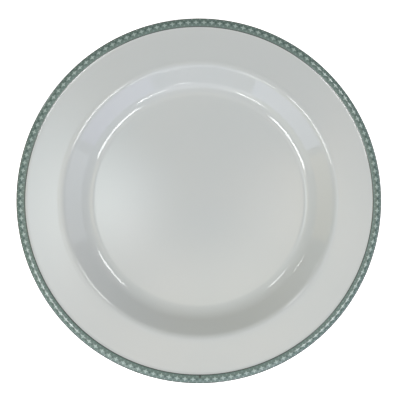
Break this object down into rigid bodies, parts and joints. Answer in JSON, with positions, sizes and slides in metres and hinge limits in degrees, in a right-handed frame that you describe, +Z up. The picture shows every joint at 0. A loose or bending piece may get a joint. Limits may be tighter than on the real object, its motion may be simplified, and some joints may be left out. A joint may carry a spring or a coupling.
{
  "type": "china dinner plate",
  "caption": "Round rimmed china dinner plate with a flat floor, a steep-walled well, a broad, nearly flat rim and a raised lip with a printed border; it stands on a foot ring.",
  "frame": {"origin": "on the table under the middle of the plate, level with the foot ring's standing edge", "axes": "+Z up along the plate's axis of symmetry, -Y towards the border's seam"},
  "size_m": [0.2701, 0.2702, 0.0213],
  "materials": {
    "bare_china": "fired and polished bone china, unglazed",
    "clear_glaze": "gloss glaze over white bone china",
    "sage_print": "gloss sage green ceramic transfer colour",
    "dark_print": "gloss dark grey-green ceramic transfer colour",
    "deep_print": "gloss deep sage ceramic transfer colour",
    "pale_print": "gloss pale celadon ceramic transfer colour",
    "soft_print": "gloss mid sage ceramic transfer colour"
  },
  "bodies": {
    "root": {"china_body": "bare_china", "main_glaze": "clear_glaze", "recess_glaze": "clear_glaze", "border_ground": "sage_print", "inner_line": "dark_print", "edge_line": "dark_print", "cross_row": "pale_print", "lozenge_row": "deep_print", "outer_dot_row": "pale_print", "inner_dot_row": "soft_print", "seam_cross": "soft_print", "seam_tick": "dark_print"}
  },
  "joints": []
}
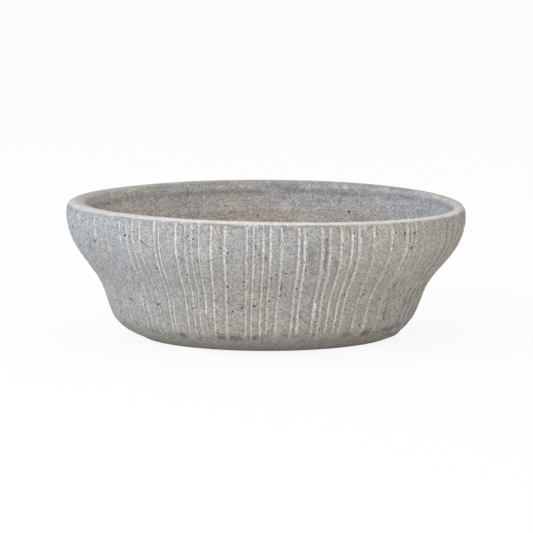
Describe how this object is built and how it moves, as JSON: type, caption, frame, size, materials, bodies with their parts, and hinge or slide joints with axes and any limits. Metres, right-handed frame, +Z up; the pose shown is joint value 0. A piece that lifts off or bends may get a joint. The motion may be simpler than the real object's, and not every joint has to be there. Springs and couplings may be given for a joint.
{
  "type": "concrete bowl planter",
  "caption": "Low wide round concrete bowl planter with an S-shaped wall, hand-cut upright grooves, a thick rounded rim, a drain hole with a lift-out rubber stopper, and foot pads.",
  "frame": {"origin": "centre of the bowl's outer box, on the surface it stands on", "axes": "+Z up, -Y towards the pictured front, +X to the right of it"},
  "size_m": [0.4, 0.4, 0.1388],
  "materials": {
    "concrete": "matte",
    "plug_rubber": "matte",
    "pad_rubber": "matte"
  },
  "bodies": {
    "planter": {"bowl": "concrete", "foot_pad_1": "pad_rubber", "foot_pad_2": "pad_rubber", "foot_pad_3": "pad_rubber", "foot_pad_4": "pad_rubber"},
    "plug": {"drain_plug": "plug_rubber"}
  },
  "joints": [
    {"name": "plug_lift", "type": "slide", "parent": "planter", "child": "plug", "axis": [0, 0, 1], "range_m": [0, 0.16]}
  ]
}
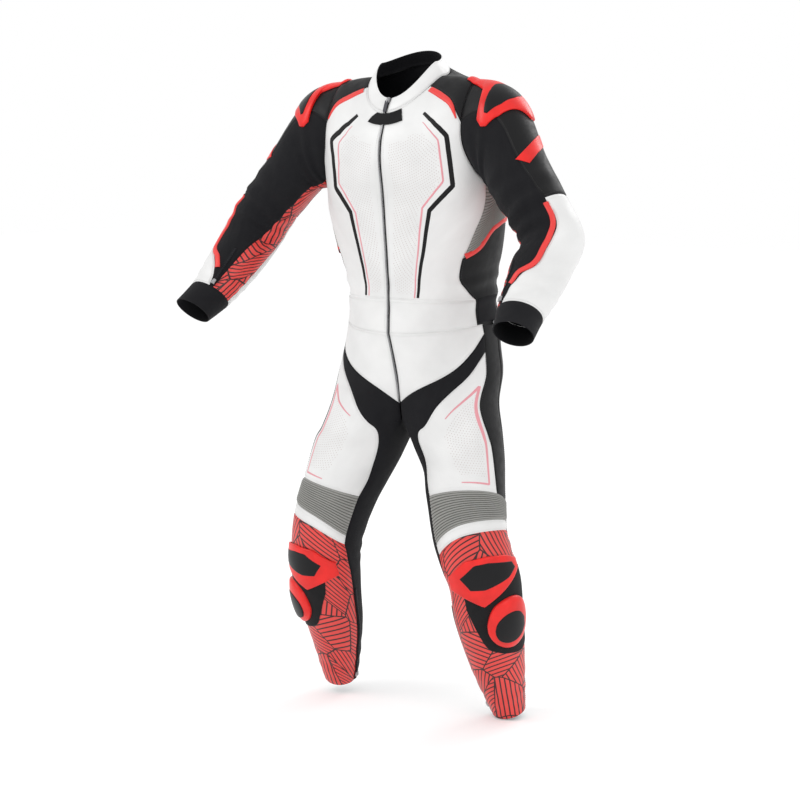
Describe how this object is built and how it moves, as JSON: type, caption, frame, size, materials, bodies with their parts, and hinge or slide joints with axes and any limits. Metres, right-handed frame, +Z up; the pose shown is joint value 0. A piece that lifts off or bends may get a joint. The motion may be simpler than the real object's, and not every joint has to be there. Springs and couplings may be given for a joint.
{
  "type": "motorcycle race suit",
  "caption": "Two-piece leather race suit, jacket zipped to trousers, hollow as worn, with stretch panels, shoulder cups and knee sliders.",
  "frame": {"origin": "middle of the neck base between the shoulders, where the wearer holds the suit up", "axes": "+Z up, -Y the front of the suit, +X the wearer's left"},
  "size_m": [0.876, 0.419, 1.3794],
  "materials": {
    "white_leather": "smooth, semi-matt",
    "black_leather": "smooth, satin",
    "black_stretch": "fine matt weave",
    "grey_stretch": "ribbed, matt",
    "red_leather": "printed with dark bars, semi-matt",
    "red_guard": "smooth moulded, satin",
    "zip_tape": "woven tape, matt",
    "zip_metal": "satin"
  },
  "bodies": {
    "suit": {"front_L": "white_leather", "hem_band_L": "white_leather", "yoke_L": "black_leather", "side_stretch_L": "grey_stretch", "lower_side_L": "black_leather", "front_R": "white_leather", "hem_band_R": "white_leather", "yoke_R": "black_leather", "side_stretch_R": "grey_stretch", "lower_side_R": "black_leather", "back": "black_leather", "collar": "white_leather", "main_zip": "zip_tape", "upper_sleeve_L": "black_leather", "forearm_L": "white_leather", "sleeve_stretch_L": "black_stretch", "under_sleeve_L": "red_leather", "cuff_L": "black_stretch", "upper_sleeve_R": "black_leather", "forearm_R": "white_leather", "sleeve_stretch_R": "black_stretch", "under_sleeve_R": "red_leather", "cuff_R": "black_stretch", "trouser_front_L": "white_leather", "inner_stretch_L": "black_stretch", "thigh_front_L": "white_leather", "outer_strip_L": "black_leather", "seat_L": "black_leather", "knee_accordion_L": "grey_stretch", "knee_band_L": "white_leather", "shin_L": "red_leather", "trouser_front_R": "white_leather", "inner_stretch_R": "black_stretch", "thigh_front_R": "white_leather", "outer_strip_R": "black_leather", "seat_R": "black_leather", "knee_accordion_R": "grey_stretch", "knee_band_R": "white_leather", "shin_R": "red_leather", "fly_zip": "zip_tape", "yoke_strip_L": "red_guard", "side_strip_L": "red_leather", "forearm_piping_L": "red_leather", "sleeve_bar_L": "red_guard", "shoulder_cup_L": "red_guard", "knee_badge_L": "red_guard", "knee_field_L": "black_stretch", "knee_slider_L": "red_guard", "yoke_strip_R": "red_guard", "side_strip_R": "red_leather", "forearm_piping_R": "red_leather", "sleeve_bar_R": "red_guard", "shoulder_cup_R": "red_guard", "knee_badge_R": "red_guard", "knee_field_R": "black_stretch", "knee_slider_R": "red_guard", "throat_tab": "black_leather", "waist_zip_slider": "zip_metal"},
    "main_pull": {"main_zip_pull": "zip_metal"},
    "waist_pull": {"waist_zip_pull": "zip_metal"}
  },
  "joints": [
    {"name": "main_pull_swing", "type": "hinge", "parent": "suit", "child": "main_pull", "pos_m": [0, -0.11984, -0.02867], "axis": [-1, 0.0006, -0.0005], "range_deg": [0, 150]},
    {"name": "waist_pull_swing", "type": "hinge", "parent": "suit", "child": "waist_pull", "pos_m": [0.17073, 0.02856, -0.47759], "axis": [-0.1093, 0.0177, 0.9938], "range_deg": [0, 150]}
  ]
}
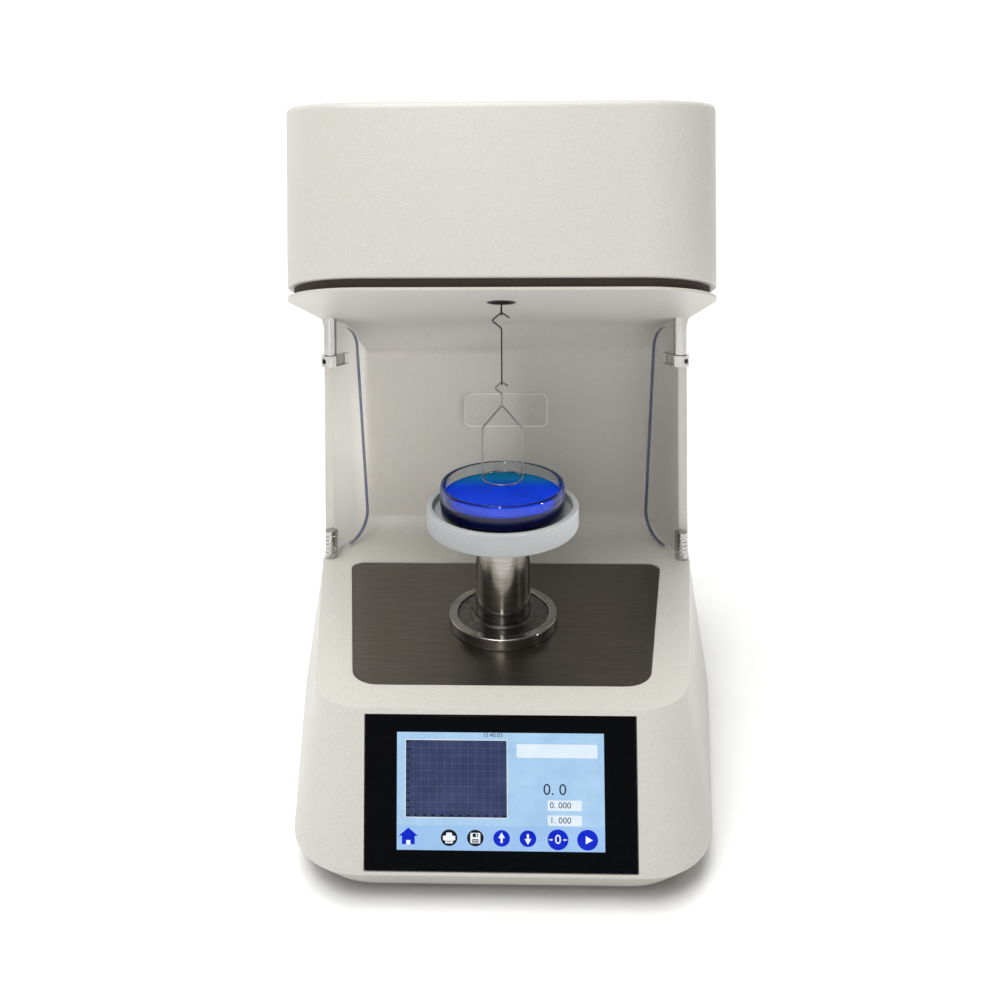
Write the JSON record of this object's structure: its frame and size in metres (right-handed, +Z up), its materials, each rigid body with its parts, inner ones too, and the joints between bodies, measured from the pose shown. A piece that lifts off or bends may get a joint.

= = = =

> Your goal:
Extract the complete listing above, reproducing each line exactly.

> The solution:
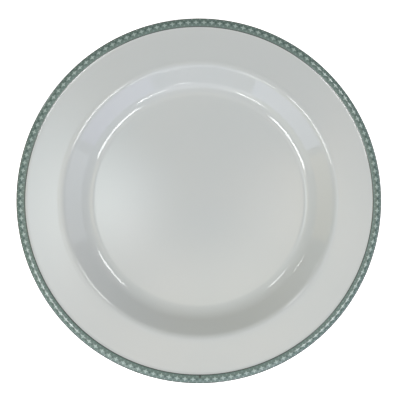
Break this object down into rigid bodies, parts and joints. Answer in JSON, with positions, sizes and slides in metres and hinge limits in degrees, in a right-handed frame that you describe, +Z up. The picture shows every joint at 0. A loose or bending piece may get a joint. Limits may be tighter than on the real object, its motion may be simplified, and some joints may be left out. A joint may carry a spring or a coupling.
{
  "type": "china dinner plate",
  "caption": "Round rimmed china dinner plate with a flat floor, a steep-walled well, a broad, nearly flat rim and a raised lip with a printed border; it stands on a foot ring.",
  "frame": {"origin": "on the table under the middle of the plate, level with the foot ring's standing edge", "axes": "+Z up along the plate's axis of symmetry, -Y towards the border's seam"},
  "size_m": [0.2701, 0.2702, 0.0213],
  "materials": {
    "bare_china": "fired and polished bone china, unglazed",
    "clear_glaze": "gloss glaze over white bone china",
    "sage_print": "gloss sage green ceramic transfer colour",
    "dark_print": "gloss dark grey-green ceramic transfer colour",
    "deep_print": "gloss deep sage ceramic transfer colour",
    "pale_print": "gloss pale celadon ceramic transfer colour",
    "soft_print": "gloss mid sage ceramic transfer colour"
  },
  "bodies": {
    "root": {"china_body": "bare_china", "main_glaze": "clear_glaze", "recess_glaze": "clear_glaze", "border_ground": "sage_print", "inner_line": "dark_print", "edge_line": "dark_print", "cross_row": "pale_print", "lozenge_row": "deep_print", "outer_dot_row": "pale_print", "inner_dot_row": "soft_print", "seam_cross": "soft_print", "seam_tick": "dark_print"}
  },
  "joints": []
}
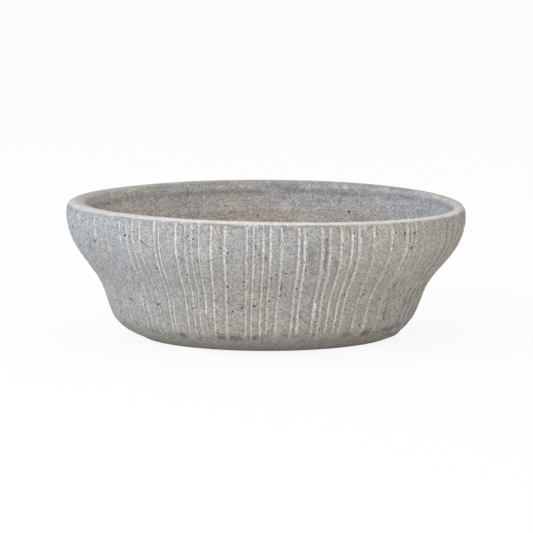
Describe how this object is built and how it moves, as JSON: type, caption, frame, size, materials, bodies with their parts, and hinge or slide joints with axes and any limits. Metres, right-handed frame, +Z up; the pose shown is joint value 0. A piece that lifts off or bends may get a joint. The motion may be simpler than the real object's, and not every joint has to be there. Springs and couplings may be given for a joint.
{
  "type": "concrete bowl planter",
  "caption": "Low wide round concrete bowl planter with an S-shaped wall, hand-cut upright grooves, a thick rounded rim, a drain hole with a lift-out rubber stopper, and foot pads.",
  "frame": {"origin": "centre of the bowl's outer box, on the surface it stands on", "axes": "+Z up, -Y towards the pictured front, +X to the right of it"},
  "size_m": [0.4, 0.4, 0.1388],
  "materials": {
    "concrete": "matte",
    "plug_rubber": "matte",
    "pad_rubber": "matte"
  },
  "bodies": {
    "planter": {"bowl": "concrete", "foot_pad_1": "pad_rubber", "foot_pad_2": "pad_rubber", "foot_pad_3": "pad_rubber", "foot_pad_4": "pad_rubber"},
    "plug": {"drain_plug": "plug_rubber"}
  },
  "joints": [
    {"name": "plug_lift", "type": "slide", "parent": "planter", "child": "plug", "axis": [0, 0, 1], "range_m": [0, 0.16]}
  ]
}
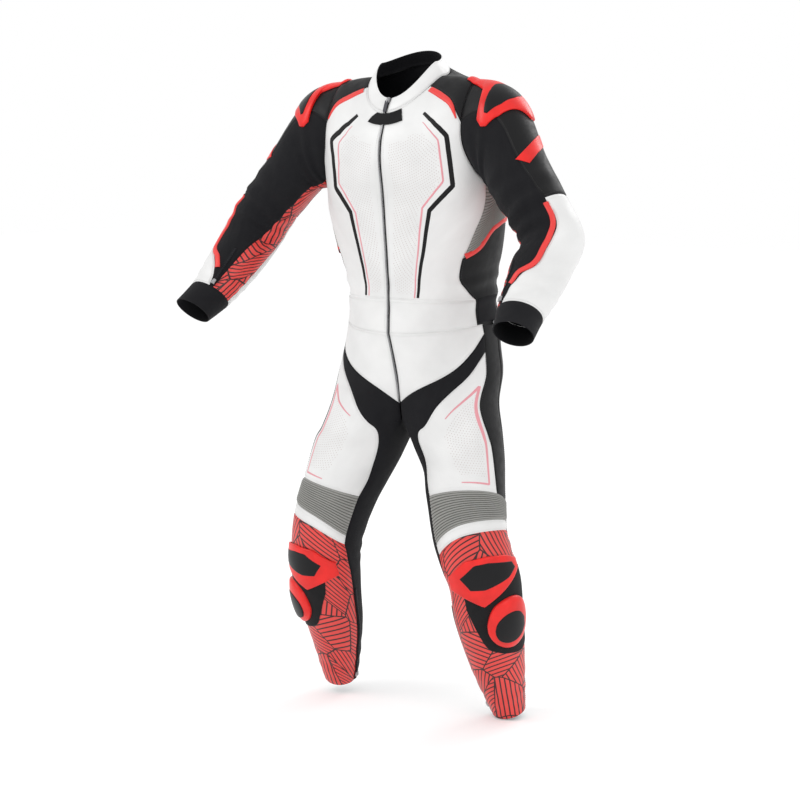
Describe how this object is built and how it moves, as JSON: type, caption, frame, size, materials, bodies with their parts, and hinge or slide joints with axes and any limits. Metres, right-handed frame, +Z up; the pose shown is joint value 0. A piece that lifts off or bends may get a joint. The motion may be simpler than the real object's, and not every joint has to be there. Springs and couplings may be given for a joint.
{
  "type": "motorcycle race suit",
  "caption": "Two-piece leather race suit, jacket zipped to trousers, hollow as worn, with stretch panels, shoulder cups and knee sliders.",
  "frame": {"origin": "middle of the neck base between the shoulders, where the wearer holds the suit up", "axes": "+Z up, -Y the front of the suit, +X the wearer's left"},
  "size_m": [0.876, 0.419, 1.3794],
  "materials": {
    "white_leather": "smooth, semi-matt",
    "black_leather": "smooth, satin",
    "black_stretch": "fine matt weave",
    "grey_stretch": "ribbed, matt",
    "red_leather": "printed with dark bars, semi-matt",
    "red_guard": "smooth moulded, satin",
    "zip_tape": "woven tape, matt",
    "zip_metal": "satin"
  },
  "bodies": {
    "suit": {"front_L": "white_leather", "hem_band_L": "white_leather", "yoke_L": "black_leather", "side_stretch_L": "grey_stretch", "lower_side_L": "black_leather", "front_R": "white_leather", "hem_band_R": "white_leather", "yoke_R": "black_leather", "side_stretch_R": "grey_stretch", "lower_side_R": "black_leather", "back": "black_leather", "collar": "white_leather", "main_zip": "zip_tape", "upper_sleeve_L": "black_leather", "forearm_L": "white_leather", "sleeve_stretch_L": "black_stretch", "under_sleeve_L": "red_leather", "cuff_L": "black_stretch", "upper_sleeve_R": "black_leather", "forearm_R": "white_leather", "sleeve_stretch_R": "black_stretch", "under_sleeve_R": "red_leather", "cuff_R": "black_stretch", "trouser_front_L": "white_leather", "inner_stretch_L": "black_stretch", "thigh_front_L": "white_leather", "outer_strip_L": "black_leather", "seat_L": "black_leather", "knee_accordion_L": "grey_stretch", "knee_band_L": "white_leather", "shin_L": "red_leather", "trouser_front_R": "white_leather", "inner_stretch_R": "black_stretch", "thigh_front_R": "white_leather", "outer_strip_R": "black_leather", "seat_R": "black_leather", "knee_accordion_R": "grey_stretch", "knee_band_R": "white_leather", "shin_R": "red_leather", "fly_zip": "zip_tape", "yoke_strip_L": "red_guard", "side_strip_L": "red_leather", "forearm_piping_L": "red_leather", "sleeve_bar_L": "red_guard", "shoulder_cup_L": "red_guard", "knee_badge_L": "red_guard", "knee_field_L": "black_stretch", "knee_slider_L": "red_guard", "yoke_strip_R": "red_guard", "side_strip_R": "red_leather", "forearm_piping_R": "red_leather", "sleeve_bar_R": "red_guard", "shoulder_cup_R": "red_guard", "knee_badge_R": "red_guard", "knee_field_R": "black_stretch", "knee_slider_R": "red_guard", "throat_tab": "black_leather", "waist_zip_slider": "zip_metal"},
    "main_pull": {"main_zip_pull": "zip_metal"},
    "waist_pull": {"waist_zip_pull": "zip_metal"}
  },
  "joints": [
    {"name": "main_pull_swing", "type": "hinge", "parent": "suit", "child": "main_pull", "pos_m": [0, -0.11984, -0.02867], "axis": [-1, 0.0006, -0.0005], "range_deg": [0, 150]},
    {"name": "waist_pull_swing", "type": "hinge", "parent": "suit", "child": "waist_pull", "pos_m": [0.17073, 0.02856, -0.47759], "axis": [-0.1093, 0.0177, 0.9938], "range_deg": [0, 150]}
  ]
}
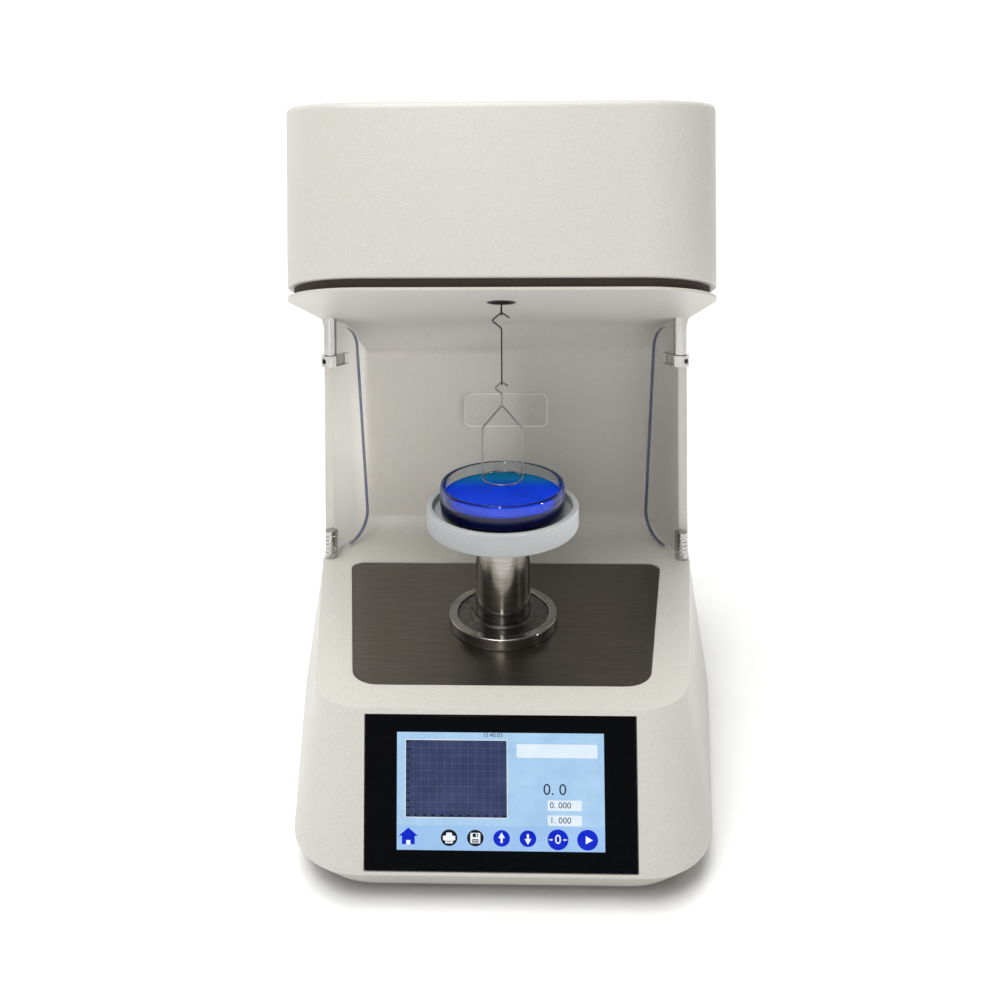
Write the JSON record of this object's structure: its frame and size in metres (right-handed, +Z up), its materials, each rigid body with its parts, inner ones too, and the joints between bodies, measured from the pose shown. A piece that lifts off or bends may get a joint.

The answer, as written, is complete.